**ROWS:**
========
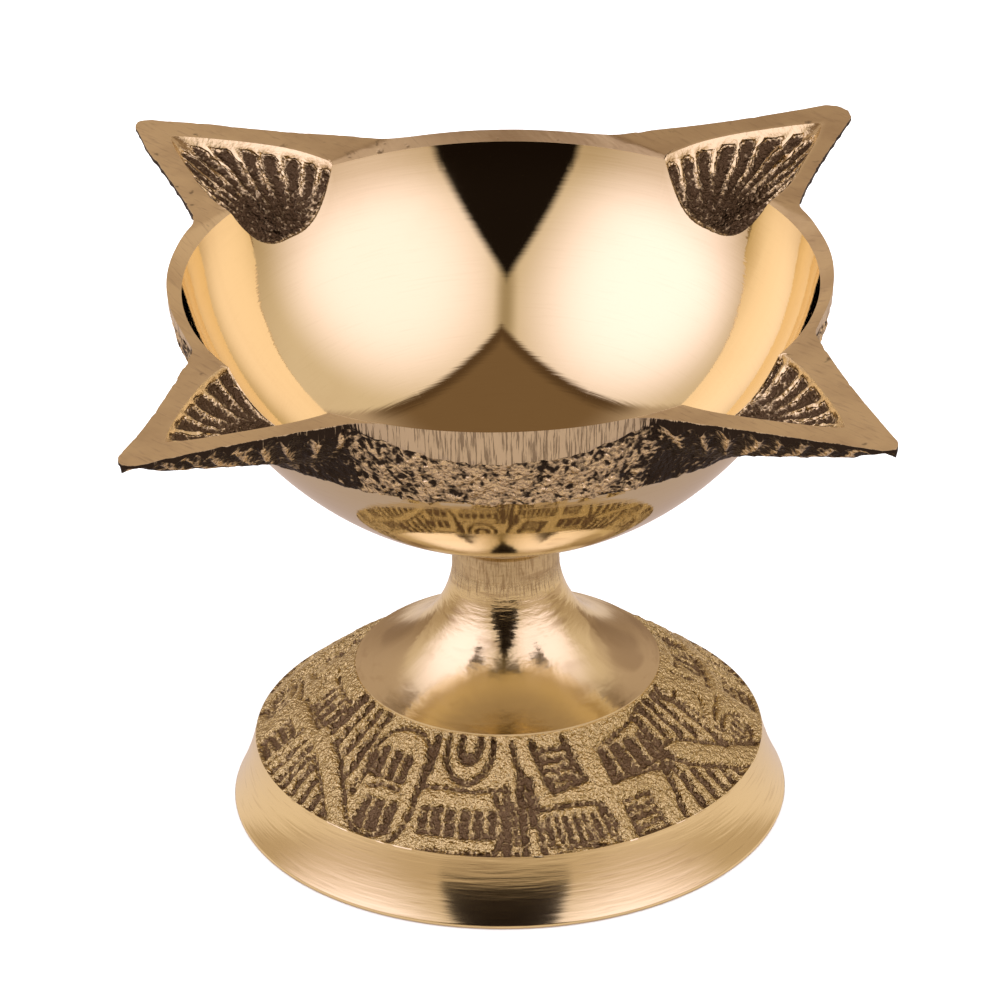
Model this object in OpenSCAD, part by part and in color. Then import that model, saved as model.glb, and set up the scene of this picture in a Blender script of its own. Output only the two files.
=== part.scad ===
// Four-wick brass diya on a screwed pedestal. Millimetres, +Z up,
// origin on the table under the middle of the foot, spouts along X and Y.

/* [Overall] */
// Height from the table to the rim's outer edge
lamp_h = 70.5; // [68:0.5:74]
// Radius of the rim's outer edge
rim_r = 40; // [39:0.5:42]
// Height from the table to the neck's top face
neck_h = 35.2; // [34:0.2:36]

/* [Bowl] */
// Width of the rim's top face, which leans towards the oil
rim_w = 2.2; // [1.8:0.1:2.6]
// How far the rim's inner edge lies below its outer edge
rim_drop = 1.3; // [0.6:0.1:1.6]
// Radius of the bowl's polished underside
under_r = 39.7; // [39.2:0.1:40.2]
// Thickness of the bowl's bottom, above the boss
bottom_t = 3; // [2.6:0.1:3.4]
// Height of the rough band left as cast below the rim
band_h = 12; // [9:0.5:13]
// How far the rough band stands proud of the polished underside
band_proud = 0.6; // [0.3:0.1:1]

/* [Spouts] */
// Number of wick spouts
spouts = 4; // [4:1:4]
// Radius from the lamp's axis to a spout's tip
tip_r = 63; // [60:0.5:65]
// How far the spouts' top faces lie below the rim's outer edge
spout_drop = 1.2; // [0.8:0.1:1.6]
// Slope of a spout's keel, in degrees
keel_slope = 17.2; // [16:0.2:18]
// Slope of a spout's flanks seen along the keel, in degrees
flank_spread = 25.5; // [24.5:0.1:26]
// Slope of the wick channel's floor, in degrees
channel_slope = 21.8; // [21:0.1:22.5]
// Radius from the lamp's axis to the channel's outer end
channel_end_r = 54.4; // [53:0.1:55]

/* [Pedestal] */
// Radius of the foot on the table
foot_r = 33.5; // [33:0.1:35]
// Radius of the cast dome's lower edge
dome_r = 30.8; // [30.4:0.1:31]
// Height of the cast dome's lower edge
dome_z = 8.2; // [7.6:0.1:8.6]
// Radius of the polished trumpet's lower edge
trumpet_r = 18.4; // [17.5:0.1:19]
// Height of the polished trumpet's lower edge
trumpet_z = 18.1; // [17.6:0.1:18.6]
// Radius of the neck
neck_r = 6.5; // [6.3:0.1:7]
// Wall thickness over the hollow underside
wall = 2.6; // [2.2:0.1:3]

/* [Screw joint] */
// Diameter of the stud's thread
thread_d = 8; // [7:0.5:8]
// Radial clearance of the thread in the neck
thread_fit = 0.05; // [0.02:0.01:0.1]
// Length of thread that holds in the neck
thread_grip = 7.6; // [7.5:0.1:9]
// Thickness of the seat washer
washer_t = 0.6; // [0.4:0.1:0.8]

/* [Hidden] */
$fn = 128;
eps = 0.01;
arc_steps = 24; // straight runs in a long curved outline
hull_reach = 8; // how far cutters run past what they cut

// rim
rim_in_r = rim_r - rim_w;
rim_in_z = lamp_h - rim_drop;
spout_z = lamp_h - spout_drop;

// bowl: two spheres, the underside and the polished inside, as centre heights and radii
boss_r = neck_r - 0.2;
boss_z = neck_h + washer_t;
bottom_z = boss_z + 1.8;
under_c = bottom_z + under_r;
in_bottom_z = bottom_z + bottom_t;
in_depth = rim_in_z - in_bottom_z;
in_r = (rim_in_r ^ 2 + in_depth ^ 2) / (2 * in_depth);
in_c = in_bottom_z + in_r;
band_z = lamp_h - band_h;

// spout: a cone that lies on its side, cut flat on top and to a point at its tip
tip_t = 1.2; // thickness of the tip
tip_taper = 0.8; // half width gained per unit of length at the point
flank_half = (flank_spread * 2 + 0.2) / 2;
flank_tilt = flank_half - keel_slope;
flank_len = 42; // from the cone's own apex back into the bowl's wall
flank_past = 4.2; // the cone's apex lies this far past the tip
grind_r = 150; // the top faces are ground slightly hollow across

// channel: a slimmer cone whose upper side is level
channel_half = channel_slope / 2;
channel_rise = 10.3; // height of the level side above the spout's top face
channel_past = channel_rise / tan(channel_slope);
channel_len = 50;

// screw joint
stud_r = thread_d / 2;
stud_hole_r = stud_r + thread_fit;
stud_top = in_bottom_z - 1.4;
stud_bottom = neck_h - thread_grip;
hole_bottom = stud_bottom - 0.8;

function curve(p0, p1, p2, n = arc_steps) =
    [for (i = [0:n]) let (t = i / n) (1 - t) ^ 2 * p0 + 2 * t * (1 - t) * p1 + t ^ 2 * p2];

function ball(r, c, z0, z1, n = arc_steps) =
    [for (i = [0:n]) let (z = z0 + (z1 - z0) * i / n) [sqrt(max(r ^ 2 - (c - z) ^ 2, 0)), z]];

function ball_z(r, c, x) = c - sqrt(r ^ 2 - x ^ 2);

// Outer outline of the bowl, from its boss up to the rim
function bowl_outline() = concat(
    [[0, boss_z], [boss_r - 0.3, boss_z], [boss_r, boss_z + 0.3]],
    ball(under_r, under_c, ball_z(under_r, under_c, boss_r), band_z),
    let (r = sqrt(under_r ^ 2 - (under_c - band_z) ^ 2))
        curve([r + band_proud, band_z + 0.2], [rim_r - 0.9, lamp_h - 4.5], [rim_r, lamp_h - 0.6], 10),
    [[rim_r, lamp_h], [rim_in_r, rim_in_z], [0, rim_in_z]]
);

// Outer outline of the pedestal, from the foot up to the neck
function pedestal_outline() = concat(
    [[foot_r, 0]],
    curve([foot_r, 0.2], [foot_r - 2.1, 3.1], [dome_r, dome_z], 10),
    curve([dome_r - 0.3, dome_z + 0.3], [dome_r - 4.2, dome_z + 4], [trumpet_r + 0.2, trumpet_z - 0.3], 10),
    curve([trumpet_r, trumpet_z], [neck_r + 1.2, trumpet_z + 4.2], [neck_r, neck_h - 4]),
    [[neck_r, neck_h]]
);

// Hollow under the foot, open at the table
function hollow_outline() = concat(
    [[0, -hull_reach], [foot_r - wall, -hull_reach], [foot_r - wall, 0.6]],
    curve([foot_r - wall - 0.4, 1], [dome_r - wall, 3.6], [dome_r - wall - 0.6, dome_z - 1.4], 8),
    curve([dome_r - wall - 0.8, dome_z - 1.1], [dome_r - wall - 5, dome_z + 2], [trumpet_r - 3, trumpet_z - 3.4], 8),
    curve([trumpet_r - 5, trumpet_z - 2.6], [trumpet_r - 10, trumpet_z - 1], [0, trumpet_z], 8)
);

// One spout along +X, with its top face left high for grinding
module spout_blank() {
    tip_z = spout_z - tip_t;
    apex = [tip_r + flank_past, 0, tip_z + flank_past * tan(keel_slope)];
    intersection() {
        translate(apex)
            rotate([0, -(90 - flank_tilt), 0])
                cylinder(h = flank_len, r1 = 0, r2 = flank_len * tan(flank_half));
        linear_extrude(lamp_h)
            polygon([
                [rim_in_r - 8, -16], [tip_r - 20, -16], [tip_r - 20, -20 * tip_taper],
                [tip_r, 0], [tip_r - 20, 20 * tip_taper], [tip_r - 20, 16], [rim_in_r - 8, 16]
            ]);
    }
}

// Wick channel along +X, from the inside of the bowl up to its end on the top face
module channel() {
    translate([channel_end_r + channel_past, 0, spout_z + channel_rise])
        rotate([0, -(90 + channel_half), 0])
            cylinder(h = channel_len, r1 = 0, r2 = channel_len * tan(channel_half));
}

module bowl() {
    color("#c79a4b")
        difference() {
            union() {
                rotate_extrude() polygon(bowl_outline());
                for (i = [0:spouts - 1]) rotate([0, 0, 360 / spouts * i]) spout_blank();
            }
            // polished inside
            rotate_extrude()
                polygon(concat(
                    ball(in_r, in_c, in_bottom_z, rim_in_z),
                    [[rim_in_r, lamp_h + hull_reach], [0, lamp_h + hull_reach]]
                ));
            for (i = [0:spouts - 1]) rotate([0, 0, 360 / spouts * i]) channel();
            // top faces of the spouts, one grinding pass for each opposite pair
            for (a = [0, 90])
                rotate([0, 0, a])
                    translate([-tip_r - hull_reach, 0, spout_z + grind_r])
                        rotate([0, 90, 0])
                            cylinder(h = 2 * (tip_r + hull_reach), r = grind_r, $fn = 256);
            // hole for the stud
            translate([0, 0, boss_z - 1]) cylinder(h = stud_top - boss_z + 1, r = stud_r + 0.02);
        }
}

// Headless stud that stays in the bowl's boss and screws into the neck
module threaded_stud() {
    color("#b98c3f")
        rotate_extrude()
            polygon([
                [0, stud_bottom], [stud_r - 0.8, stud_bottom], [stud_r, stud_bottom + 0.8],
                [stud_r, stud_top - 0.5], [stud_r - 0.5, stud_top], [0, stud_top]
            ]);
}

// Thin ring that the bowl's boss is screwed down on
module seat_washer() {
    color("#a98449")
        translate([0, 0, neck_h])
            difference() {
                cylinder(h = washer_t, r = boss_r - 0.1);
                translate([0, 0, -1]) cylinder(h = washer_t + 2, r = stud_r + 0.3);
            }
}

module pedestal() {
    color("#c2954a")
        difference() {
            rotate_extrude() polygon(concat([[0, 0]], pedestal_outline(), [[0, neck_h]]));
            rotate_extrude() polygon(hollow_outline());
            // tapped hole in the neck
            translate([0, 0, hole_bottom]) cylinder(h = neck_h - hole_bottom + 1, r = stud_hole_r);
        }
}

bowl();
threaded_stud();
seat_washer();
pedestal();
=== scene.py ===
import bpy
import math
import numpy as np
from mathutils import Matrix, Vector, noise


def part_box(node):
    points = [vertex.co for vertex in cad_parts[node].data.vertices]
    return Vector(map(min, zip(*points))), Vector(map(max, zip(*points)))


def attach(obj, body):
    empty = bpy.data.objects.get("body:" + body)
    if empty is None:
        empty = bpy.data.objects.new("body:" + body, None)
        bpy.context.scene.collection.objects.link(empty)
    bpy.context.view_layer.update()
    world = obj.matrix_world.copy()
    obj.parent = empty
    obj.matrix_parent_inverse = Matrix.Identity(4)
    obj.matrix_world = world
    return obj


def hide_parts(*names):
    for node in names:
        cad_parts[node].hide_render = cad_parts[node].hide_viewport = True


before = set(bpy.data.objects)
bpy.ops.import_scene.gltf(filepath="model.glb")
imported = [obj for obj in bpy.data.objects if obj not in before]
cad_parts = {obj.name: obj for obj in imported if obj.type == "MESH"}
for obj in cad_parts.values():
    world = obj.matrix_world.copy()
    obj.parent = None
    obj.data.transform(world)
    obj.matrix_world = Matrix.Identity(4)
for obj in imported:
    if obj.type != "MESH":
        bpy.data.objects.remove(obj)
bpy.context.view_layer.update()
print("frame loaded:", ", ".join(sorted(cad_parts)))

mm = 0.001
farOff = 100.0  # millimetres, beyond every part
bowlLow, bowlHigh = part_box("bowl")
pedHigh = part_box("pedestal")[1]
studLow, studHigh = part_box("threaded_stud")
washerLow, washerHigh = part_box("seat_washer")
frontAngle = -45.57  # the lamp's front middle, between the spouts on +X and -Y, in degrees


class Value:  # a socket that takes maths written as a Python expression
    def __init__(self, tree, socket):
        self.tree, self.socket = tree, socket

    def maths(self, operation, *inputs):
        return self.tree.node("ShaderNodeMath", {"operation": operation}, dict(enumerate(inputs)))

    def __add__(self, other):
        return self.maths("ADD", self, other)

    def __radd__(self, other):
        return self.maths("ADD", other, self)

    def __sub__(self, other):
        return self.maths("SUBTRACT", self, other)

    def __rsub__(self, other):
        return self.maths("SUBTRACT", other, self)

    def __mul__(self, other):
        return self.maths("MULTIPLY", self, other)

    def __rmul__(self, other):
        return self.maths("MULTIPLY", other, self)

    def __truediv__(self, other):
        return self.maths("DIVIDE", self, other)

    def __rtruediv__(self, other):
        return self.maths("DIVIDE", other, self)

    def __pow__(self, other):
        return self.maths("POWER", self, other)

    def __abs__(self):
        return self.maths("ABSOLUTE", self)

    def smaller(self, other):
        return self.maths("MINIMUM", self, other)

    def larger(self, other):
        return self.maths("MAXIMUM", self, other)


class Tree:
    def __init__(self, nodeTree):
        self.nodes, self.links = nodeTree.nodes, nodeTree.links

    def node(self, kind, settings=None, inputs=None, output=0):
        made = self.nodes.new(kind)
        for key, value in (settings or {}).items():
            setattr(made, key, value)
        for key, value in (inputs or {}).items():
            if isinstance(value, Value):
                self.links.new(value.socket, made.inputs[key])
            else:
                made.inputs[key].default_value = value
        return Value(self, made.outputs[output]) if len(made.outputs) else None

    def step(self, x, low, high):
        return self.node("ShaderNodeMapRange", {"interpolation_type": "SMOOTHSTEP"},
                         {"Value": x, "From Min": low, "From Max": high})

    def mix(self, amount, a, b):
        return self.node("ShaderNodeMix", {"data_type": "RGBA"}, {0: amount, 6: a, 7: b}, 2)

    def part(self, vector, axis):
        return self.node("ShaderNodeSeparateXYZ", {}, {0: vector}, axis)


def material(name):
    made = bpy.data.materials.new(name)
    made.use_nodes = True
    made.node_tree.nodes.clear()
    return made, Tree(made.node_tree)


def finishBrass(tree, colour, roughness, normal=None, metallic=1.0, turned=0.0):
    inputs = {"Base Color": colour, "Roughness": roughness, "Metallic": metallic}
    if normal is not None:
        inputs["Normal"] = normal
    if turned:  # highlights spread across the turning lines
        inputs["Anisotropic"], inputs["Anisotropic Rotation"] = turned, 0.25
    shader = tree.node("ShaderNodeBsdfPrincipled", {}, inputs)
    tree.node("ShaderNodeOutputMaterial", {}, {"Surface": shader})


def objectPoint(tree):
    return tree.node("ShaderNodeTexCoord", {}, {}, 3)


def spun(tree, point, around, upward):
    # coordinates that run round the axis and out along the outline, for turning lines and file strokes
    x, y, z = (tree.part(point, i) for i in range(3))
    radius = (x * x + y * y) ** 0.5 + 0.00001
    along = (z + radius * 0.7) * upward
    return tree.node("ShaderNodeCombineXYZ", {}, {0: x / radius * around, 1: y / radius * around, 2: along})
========
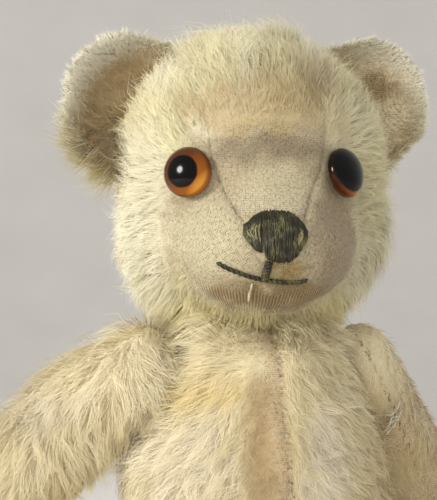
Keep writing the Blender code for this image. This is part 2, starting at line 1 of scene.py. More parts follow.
========
**STATED TASK:** Above are the entries. Output exactly the lines beginning with the line that has "screwed down on" and ending with the line that has "for node in".

**PROBLEM SOLUTION:**
// Thin ring that the bowl's boss is screwed down on
module seat_washer() {
    color("#a98449")
        translate([0, 0, neck_h])
            difference() {
                cylinder(h = washer_t, r = boss_r - 0.1);
                translate([0, 0, -1]) cylinder(h = washer_t + 2, r = stud_r + 0.3);
            }
}

module pedestal() {
    color("#c2954a")
        difference() {
            rotate_extrude() polygon(concat([[0, 0]], pedestal_outline(), [[0, neck_h]]));
            rotate_extrude() polygon(hollow_outline());
            // tapped hole in the neck
            translate([0, 0, hole_bottom]) cylinder(h = neck_h - hole_bottom + 1, r = stud_hole_r);
        }
}

bowl();
threaded_stud();
seat_washer();
pedestal();
=== scene.py ===
import bpy
import math
import numpy as np
from mathutils import Matrix, Vector, noise


def part_box(node):
    points = [vertex.co for vertex in cad_parts[node].data.vertices]
    return Vector(map(min, zip(*points))), Vector(map(max, zip(*points)))


def attach(obj, body):
    empty = bpy.data.objects.get("body:" + body)
    if empty is None:
        empty = bpy.data.objects.new("body:" + body, None)
        bpy.context.scene.collection.objects.link(empty)
    bpy.context.view_layer.update()
    world = obj.matrix_world.copy()
    obj.parent = empty
    obj.matrix_parent_inverse = Matrix.Identity(4)
    obj.matrix_world = world
    return obj


def hide_parts(*names):
    for node in names:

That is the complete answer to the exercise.